> [Collected data]:
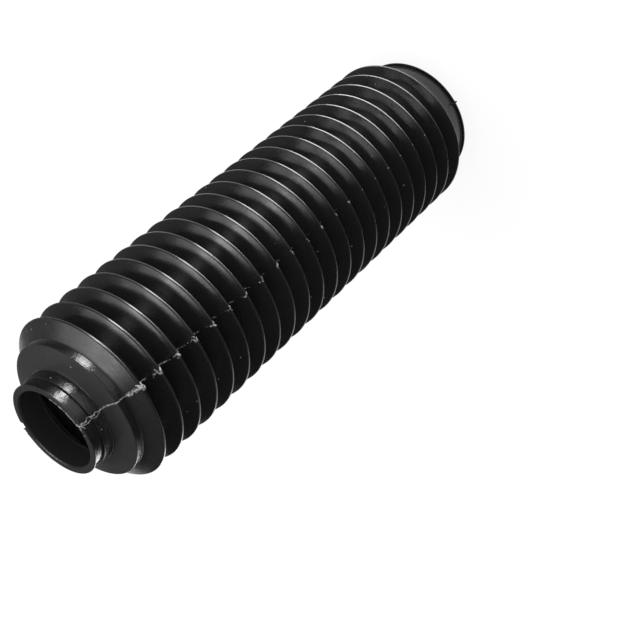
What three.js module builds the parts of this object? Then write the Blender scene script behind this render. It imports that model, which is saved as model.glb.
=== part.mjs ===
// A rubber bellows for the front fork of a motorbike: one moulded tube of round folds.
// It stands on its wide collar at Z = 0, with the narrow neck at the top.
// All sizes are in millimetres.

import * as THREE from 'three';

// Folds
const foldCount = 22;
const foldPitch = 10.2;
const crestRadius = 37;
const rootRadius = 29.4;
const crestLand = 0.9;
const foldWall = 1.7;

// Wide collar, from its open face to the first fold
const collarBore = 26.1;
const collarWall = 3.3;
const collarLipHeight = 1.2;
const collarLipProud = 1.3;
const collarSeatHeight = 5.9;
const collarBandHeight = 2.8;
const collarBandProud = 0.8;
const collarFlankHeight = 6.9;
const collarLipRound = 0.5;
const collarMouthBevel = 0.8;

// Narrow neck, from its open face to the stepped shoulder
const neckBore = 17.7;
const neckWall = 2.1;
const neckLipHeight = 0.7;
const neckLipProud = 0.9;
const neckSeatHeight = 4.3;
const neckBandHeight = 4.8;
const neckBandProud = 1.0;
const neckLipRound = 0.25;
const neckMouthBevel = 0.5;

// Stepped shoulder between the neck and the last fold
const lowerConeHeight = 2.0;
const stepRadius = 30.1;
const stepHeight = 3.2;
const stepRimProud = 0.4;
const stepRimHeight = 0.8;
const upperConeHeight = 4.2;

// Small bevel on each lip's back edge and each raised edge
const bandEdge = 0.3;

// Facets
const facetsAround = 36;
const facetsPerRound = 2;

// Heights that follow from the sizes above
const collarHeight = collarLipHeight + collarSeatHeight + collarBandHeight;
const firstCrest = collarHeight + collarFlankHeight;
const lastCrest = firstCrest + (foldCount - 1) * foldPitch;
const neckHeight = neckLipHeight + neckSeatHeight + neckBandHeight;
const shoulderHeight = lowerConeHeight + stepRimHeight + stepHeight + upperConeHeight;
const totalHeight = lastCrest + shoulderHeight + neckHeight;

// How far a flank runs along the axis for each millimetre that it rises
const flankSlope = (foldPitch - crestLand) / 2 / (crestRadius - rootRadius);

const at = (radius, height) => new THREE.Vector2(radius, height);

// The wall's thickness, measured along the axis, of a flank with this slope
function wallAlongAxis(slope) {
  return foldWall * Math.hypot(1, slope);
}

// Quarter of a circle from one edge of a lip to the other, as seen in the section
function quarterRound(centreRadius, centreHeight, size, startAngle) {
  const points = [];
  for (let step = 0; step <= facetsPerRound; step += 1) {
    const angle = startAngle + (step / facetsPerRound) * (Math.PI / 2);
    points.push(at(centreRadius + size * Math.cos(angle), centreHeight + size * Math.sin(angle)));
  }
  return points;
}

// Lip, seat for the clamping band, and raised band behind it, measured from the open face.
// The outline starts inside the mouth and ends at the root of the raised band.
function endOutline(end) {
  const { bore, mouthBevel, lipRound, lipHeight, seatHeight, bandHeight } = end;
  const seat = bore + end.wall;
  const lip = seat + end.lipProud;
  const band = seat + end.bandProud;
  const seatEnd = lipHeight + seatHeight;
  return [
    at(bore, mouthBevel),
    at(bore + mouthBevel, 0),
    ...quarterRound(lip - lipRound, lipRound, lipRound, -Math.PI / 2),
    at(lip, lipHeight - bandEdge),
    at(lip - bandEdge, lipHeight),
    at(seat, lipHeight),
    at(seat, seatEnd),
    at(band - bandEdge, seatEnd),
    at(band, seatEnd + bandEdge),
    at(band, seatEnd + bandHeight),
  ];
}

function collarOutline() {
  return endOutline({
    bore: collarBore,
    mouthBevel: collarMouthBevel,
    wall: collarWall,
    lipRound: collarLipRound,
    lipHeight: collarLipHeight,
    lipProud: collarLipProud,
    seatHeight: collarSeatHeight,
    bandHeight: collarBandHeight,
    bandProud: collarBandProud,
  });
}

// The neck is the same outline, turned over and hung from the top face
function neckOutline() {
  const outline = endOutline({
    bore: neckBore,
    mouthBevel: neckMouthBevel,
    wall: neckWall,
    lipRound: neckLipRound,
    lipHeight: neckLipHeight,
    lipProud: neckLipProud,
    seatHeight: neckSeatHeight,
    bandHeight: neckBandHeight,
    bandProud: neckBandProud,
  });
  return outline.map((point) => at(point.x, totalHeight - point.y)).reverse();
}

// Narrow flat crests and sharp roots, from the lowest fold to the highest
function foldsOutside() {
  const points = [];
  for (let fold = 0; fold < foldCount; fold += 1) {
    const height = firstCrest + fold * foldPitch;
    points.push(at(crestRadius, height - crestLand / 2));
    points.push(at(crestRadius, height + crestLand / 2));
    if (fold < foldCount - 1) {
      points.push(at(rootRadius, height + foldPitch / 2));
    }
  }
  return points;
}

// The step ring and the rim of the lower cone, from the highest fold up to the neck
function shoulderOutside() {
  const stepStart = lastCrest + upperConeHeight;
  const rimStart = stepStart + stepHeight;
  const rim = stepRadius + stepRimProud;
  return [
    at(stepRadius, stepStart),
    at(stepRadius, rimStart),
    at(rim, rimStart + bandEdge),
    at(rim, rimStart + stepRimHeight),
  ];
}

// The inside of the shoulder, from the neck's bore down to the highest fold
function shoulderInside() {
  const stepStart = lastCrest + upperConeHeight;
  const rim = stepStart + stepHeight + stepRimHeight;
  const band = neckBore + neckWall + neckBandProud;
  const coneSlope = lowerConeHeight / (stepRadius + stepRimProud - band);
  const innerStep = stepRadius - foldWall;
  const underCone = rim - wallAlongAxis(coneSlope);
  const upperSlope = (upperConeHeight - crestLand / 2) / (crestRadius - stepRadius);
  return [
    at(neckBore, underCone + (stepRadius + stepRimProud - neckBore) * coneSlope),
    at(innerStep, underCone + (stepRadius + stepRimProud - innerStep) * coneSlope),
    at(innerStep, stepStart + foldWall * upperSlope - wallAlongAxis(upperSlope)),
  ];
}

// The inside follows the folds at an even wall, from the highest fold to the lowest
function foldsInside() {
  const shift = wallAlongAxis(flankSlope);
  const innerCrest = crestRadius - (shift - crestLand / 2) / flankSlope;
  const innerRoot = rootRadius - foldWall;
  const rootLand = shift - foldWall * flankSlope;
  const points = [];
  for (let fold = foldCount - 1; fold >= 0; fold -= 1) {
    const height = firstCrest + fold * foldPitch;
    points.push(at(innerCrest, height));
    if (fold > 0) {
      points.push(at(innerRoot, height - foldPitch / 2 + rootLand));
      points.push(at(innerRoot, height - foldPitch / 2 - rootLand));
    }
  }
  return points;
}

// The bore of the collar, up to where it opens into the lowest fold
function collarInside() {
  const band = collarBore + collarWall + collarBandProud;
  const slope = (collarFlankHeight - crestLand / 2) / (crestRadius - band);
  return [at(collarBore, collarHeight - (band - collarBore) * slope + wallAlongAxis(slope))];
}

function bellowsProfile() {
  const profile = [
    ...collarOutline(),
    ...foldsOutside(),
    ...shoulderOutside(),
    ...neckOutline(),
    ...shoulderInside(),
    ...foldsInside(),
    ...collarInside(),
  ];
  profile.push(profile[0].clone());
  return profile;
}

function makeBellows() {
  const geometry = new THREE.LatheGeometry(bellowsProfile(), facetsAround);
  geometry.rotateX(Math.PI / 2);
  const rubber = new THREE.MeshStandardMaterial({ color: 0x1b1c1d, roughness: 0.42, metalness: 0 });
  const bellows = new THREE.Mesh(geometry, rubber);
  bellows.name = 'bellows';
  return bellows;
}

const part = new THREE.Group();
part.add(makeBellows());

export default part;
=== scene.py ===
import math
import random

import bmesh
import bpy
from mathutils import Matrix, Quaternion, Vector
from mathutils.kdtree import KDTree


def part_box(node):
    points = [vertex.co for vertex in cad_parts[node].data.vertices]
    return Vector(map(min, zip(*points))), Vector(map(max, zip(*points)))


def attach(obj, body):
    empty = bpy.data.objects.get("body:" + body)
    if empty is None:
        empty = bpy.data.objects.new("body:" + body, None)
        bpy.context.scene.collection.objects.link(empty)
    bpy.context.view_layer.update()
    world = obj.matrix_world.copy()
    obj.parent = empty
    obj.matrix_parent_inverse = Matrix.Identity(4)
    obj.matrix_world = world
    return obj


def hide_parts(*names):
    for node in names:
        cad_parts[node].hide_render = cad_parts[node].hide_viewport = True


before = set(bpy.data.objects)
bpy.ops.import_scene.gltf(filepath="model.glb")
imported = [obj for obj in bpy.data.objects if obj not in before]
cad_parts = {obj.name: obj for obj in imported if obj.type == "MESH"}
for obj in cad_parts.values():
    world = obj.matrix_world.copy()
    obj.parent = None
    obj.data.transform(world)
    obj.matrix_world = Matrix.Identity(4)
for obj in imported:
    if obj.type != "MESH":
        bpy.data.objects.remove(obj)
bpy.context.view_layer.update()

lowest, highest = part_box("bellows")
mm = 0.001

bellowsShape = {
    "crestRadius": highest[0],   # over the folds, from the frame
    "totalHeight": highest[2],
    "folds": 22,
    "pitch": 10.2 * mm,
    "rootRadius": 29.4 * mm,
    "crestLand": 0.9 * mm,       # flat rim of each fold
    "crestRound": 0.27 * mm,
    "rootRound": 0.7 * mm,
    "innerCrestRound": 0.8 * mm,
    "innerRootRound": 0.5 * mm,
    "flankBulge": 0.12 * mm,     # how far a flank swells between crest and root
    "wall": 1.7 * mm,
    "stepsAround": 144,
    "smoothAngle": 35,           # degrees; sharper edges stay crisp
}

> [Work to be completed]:
Write out a verbatim copy of the data, beginning with its first line and ending with the line that contains "const foldWall = 1.7;".

> [The completed task]:
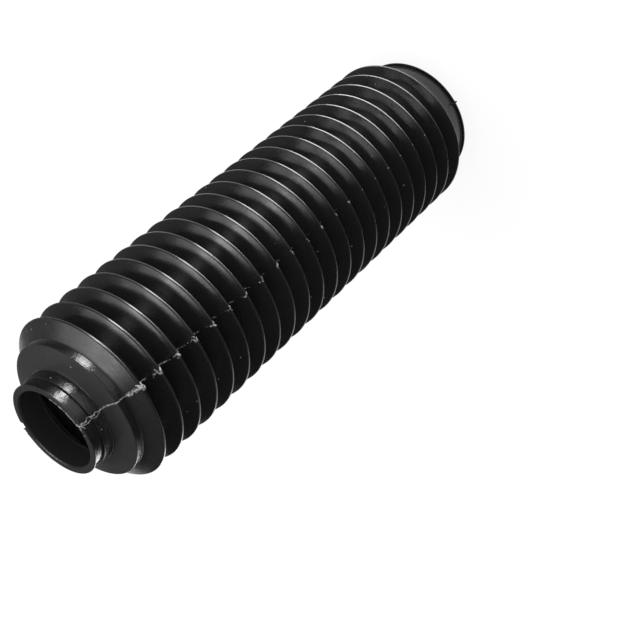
What three.js module builds the parts of this object? Then write the Blender scene script behind this render. It imports that model, which is saved as model.glb.
=== part.mjs ===
// A rubber bellows for the front fork of a motorbike: one moulded tube of round folds.
// It stands on its wide collar at Z = 0, with the narrow neck at the top.
// All sizes are in millimetres.

import * as THREE from 'three';

// Folds
const foldCount = 22;
const foldPitch = 10.2;
const crestRadius = 37;
const rootRadius = 29.4;
const crestLand = 0.9;
const foldWall = 1.7;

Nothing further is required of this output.